Strong CMS user permissions

Publishers tackle the creation of native advertising content differently, based on their market and publishing philosophy. Some employ content creators who work with sponsors to craft content that matches the voice of their publication; others simply take submissions from sponsors and then process them.

Some publishers also offer what’s sometimes called “underwritten” content promotions, where a sponsor gets to pick the topic for a series of articles and reports but does not directly produce or vet the content itself. These kinds of promotions usually center on display advertising roadblocks and other page- and channel-level sponsorships, and may or may not include content items approved by the sponsor.
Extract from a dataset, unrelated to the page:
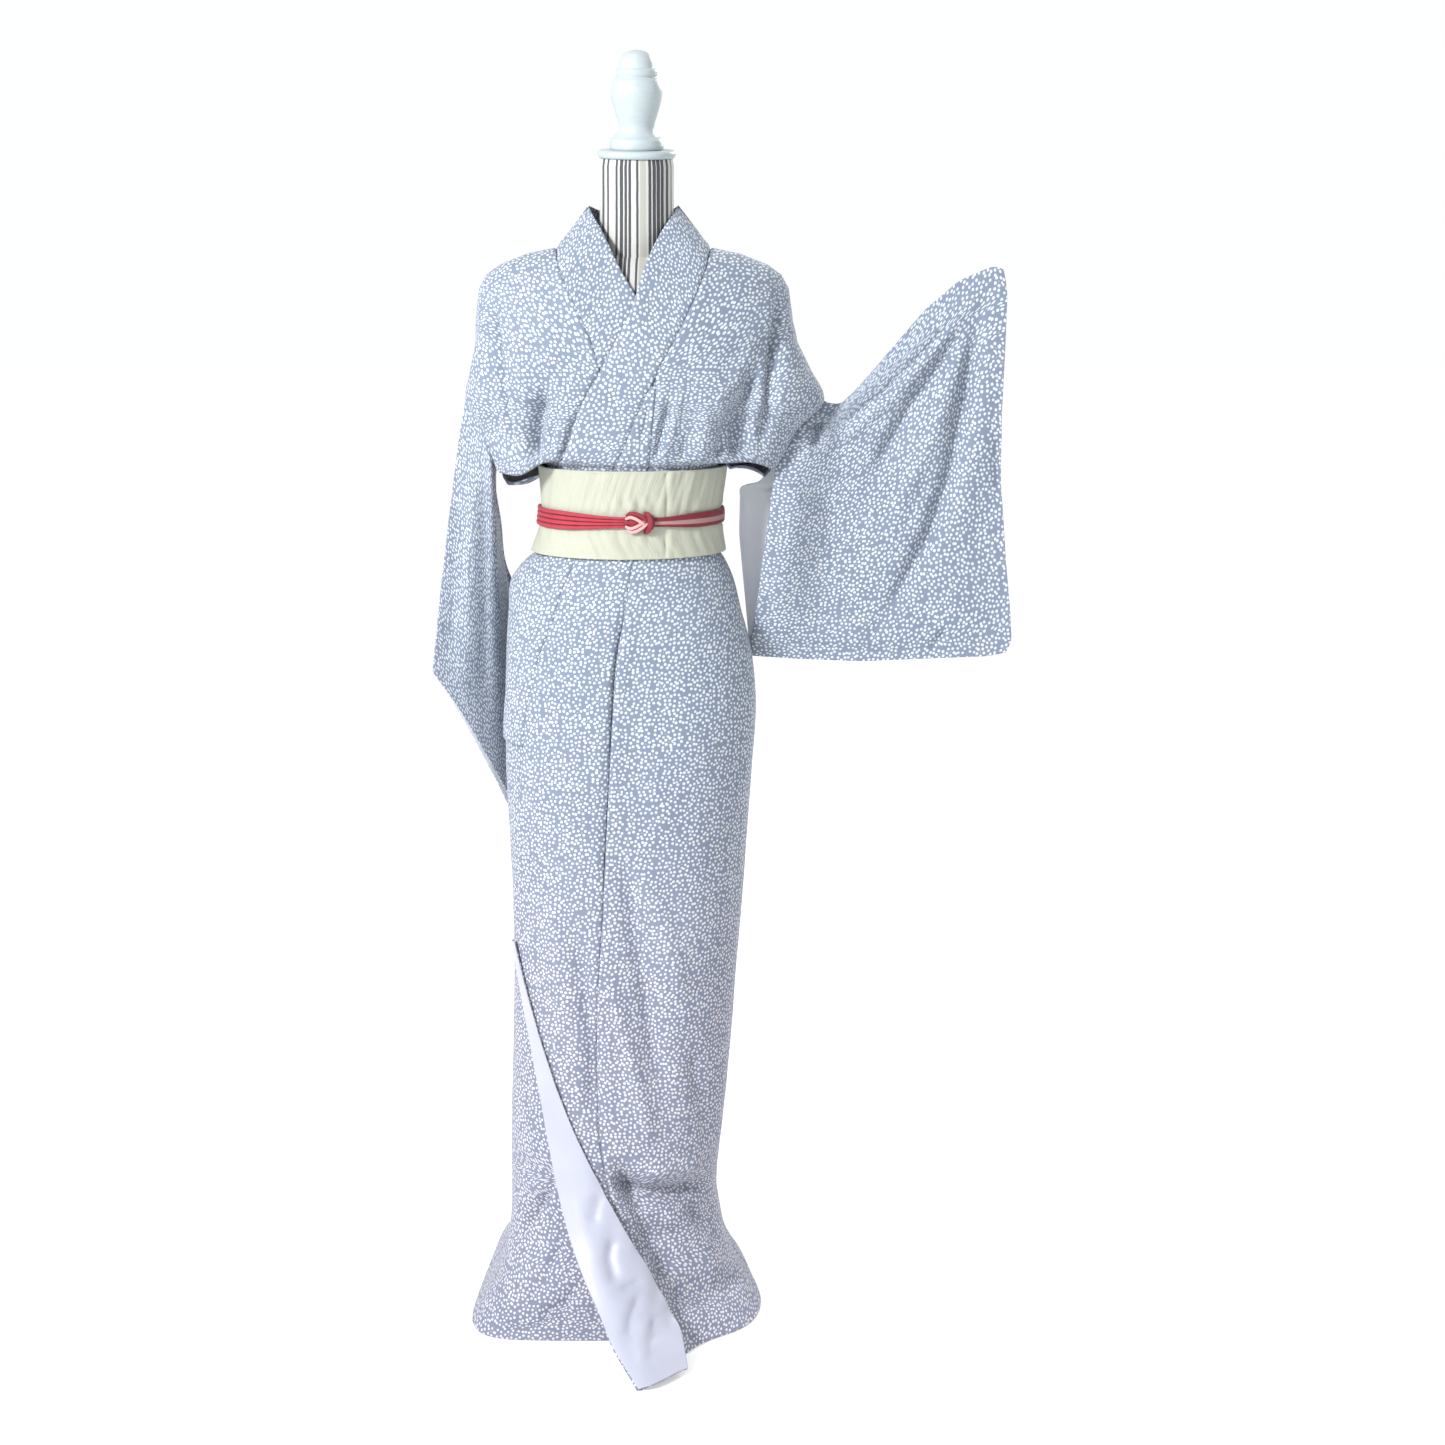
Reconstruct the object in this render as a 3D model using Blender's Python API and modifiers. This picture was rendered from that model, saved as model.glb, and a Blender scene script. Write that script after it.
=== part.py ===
"""A woman's lined kimono with its obi and cord, worn left over right on a limbless dress form.

Metres, +Z up, the front faces -Y, the wearer's left is +X. The origin is the centre of the foot's
underside. The worn cloth is a family of rings: each panel is a patch of it between two seams.
"""

import math
from collections import namedtuple

import bmesh
import bpy
from mathutils import Vector

# Cloth
CLOTH = 0.0016  # wall of the lined cloth
COLLAR_WALL = 0.0020
OBI_WALL = 0.0040
LINING_WALL = 0.0010
SEAM = 0.0007  # between the middles of two edges that are sewn together
COLLAR_GAP = 0.0011  # the same along the free part of the collar
REST = 0.0004  # between the faces of a piece and what it lies on
LAYER = 0.0046  # how far the upper front lies outside the under front

# Where the parts of the dress form are
NECK_RADIUS = 0.0485
NECK_FOOT = Vector((0.003, 0.012, 1.330))
NECK_TOP = Vector((0.0055, -0.014, 1.5665))
POLE_RADIUS = 0.0125
FOOT_RADIUS = 0.105
FOOT_HEIGHT = 0.022

# One ring of the worn cloth. mid and side are its heights at the front and at the side seams, centre
# and half give its place and half width, front and back its depths, square how boxy it is, and dome
# how far it has climbed from DOME_BASE to the shoulder line.
Ring = namedtuple("Ring", "mid side centre half front back square dome")
DOME_BASE = 1.330
DOME_HALF, DOME_FRONT, DOME_BACK = 0.2095, 0.1165, 0.112
RIDGE_MID = 1.510  # height of the shoulder line carried on to the middle of the neck

RINGS = [
    Ring(0.0018, 0.0018, -0.035, 0.189, 0.217, 0.196, 3.3, 0),
    Ring(0.012, 0.012, -0.035, 0.181, 0.206, 0.187, 3.2, 0),
    Ring(0.034, 0.034, -0.035, 0.1665, 0.185, 0.171, 3.0, 0),
    Ring(0.064, 0.064, -0.036, 0.1555, 0.163, 0.154, 2.7, 0),
    Ring(0.098, 0.098, -0.037, 0.1495, 0.147, 0.140, 2.5, 0),
    Ring(0.135, 0.135, -0.039, 0.1465, 0.137, 0.131, 2.4, 0),
    Ring(0.180, 0.180, -0.038, 0.147, 0.133, 0.128, 2.3, 0),
    Ring(0.240, 0.240, -0.034, 0.150, 0.132, 0.127, 2.3, 0),
    Ring(0.310, 0.310, -0.029, 0.152, 0.131, 0.126, 2.3, 0),
    Ring(0.390, 0.390, -0.024, 0.154, 0.130, 0.126, 2.3, 0),
    Ring(0.470, 0.470, -0.020, 0.1555, 0.129, 0.125, 2.3, 0),
    Ring(0.560, 0.560, -0.016, 0.159, 0.128, 0.125, 2.3, 0),
    Ring(0.660, 0.660, -0.014, 0.164, 0.128, 0.126, 2.3, 0),
    Ring(0.760, 0.760, -0.012, 0.169, 0.129, 0.128, 2.3, 0),
    Ring(0.850, 0.850, -0.009, 0.171, 0.129, 0.130, 2.3, 0),
    Ring(0.920, 0.920, -0.011, 0.166, 0.125, 0.128, 2.2, 0),
    Ring(0.975, 0.975, -0.016, 0.157, 0.120, 0.122, 2.2, 0),
    Ring(1.015, 1.015, -0.019, 0.150, 0.114, 0.116, 2.1, 0),
    Ring(1.040, 1.040, -0.015, 0.135, 0.107, 0.109, 2.0, 0),
    Ring(1.056, 1.056, -0.010, 0.1205, 0.101, 0.102, 2.0, 0),
    Ring(1.085, 1.085, -0.007, 0.1125, 0.098, 0.097, 2.0, 0),
    Ring(1.110, 1.110, -0.006, 0.1105, 0.0975, 0.096, 2.0, 0),
    Ring(1.145, 1.145, -0.004, 0.1135, 0.0985, 0.098, 2.0, 0),
    Ring(1.174, 1.174, -0.003, 0.1165, 0.100, 0.100, 2.0, 0),
    Ring(1.181, 1.182, -0.002, 0.138, 0.104, 0.105, 2.0, 0),
    Ring(1.188, 1.173, -0.001, 0.164, 0.108, 0.108, 2.0, 0),
    Ring(1.198, 1.162, 0.000, 0.186, 0.111, 0.110, 2.0, 0),
    Ring(1.209, 1.176, 0.002, 0.196, 0.113, 0.111, 2.0, 0),
    Ring(1.236, 1.216, 0.006, 0.212, 0.118, 0.113, 2.0, 0),
    Ring(1.262, 1.255, 0.0135, 0.2385, 0.120, 0.114, 2.0, 0),
    Ring(1.296, 1.294, 0.008, 0.2260, 0.119, 0.114, 2.0, 0),
] + [
    Ring(
        DOME_BASE + (RIDGE_MID - DOME_BASE) * rise,
        DOME_BASE,
        0.003 * (1 - rise),
        DOME_HALF + 0.004 * (1 - rise),
        DOME_FRONT * math.sqrt(1 - rise * rise),
        DOME_BACK * math.sqrt(1 - rise * rise),
        2.0,
        rise,
    )
    for rise in (0.0, 0.25, 0.48, 0.66, 0.80, 0.91, 0.98, 1.0)
]

# By ring height: how much wider the hem is towards the front than towards the back on the wearer's
# left and right, and how much squarer it is on the right
LEFT_TAPER = ((0.0018, 0.20), (0.034, 0.14), (0.098, 0.03), (0.135, 0.0), (1.600, 0.0))
RIGHT_TAPER = ((0.0018, 0.075), (0.034, 0.055), (0.098, 0.02), (0.135, 0.0), (1.600, 0.0))
RIGHT_CORNER = ((0.0018, 1.9), (0.034, 1.4), (0.064, 1.15), (0.098, 1.0), (1.600, 1.0))

# Shoulder line, from the middle out: distance from the middle, height
RIDGE = ((0.000, 1.510), (0.057, 1.490), (0.101, 1.4530), (0.140, 1.4450), (0.176, 1.4310),
         (0.194, 1.4180), (0.204, 1.4000), (0.2095, 1.3600))

# Edge of the body panels at the side, by ring height: side seam, open underarm, armhole
ARMHOLE = ((0.000, 90.0), (1.174, 90.0), (1.181, 86.0), (1.188, 81.0), (1.198, 77.0), (1.209, 76.0),
           (1.236, 81.0), (1.262, 90.0), (1.600, 90.0))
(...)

It’s still an evolving market, and each publisher tackles it a little differently.

Whatever the case, your CMS needs to enforce strong permissions to ensure that native advertising and sponsored content is never published as editorial content, inadvertently or otherwise. This can happen (usually by accident), and when it does is puts your credibility as a publisher at risk.

Our team at Mugo Web often creates a site tree in the eZ Platform CMS that has user permissions specific only to those team members who create sponsored content. In addition, establishing an association to a Sponsor object as the defining attribute of sponsored content makes it relatively easy to prevent users from accidentally publishing native advertising as a regular article -- it’s just one field on an editing form to modify.

Native advertising is here to stay

As you can see, native advertising has established itself as a key revenue stream for online publishers, and it continues to evolve. Building native advertising functionality directly into your CMS enables you to present sponsored content in a way that’s contextually relevant and useful to your audience, and positions you to quickly react to new revenue opportunities.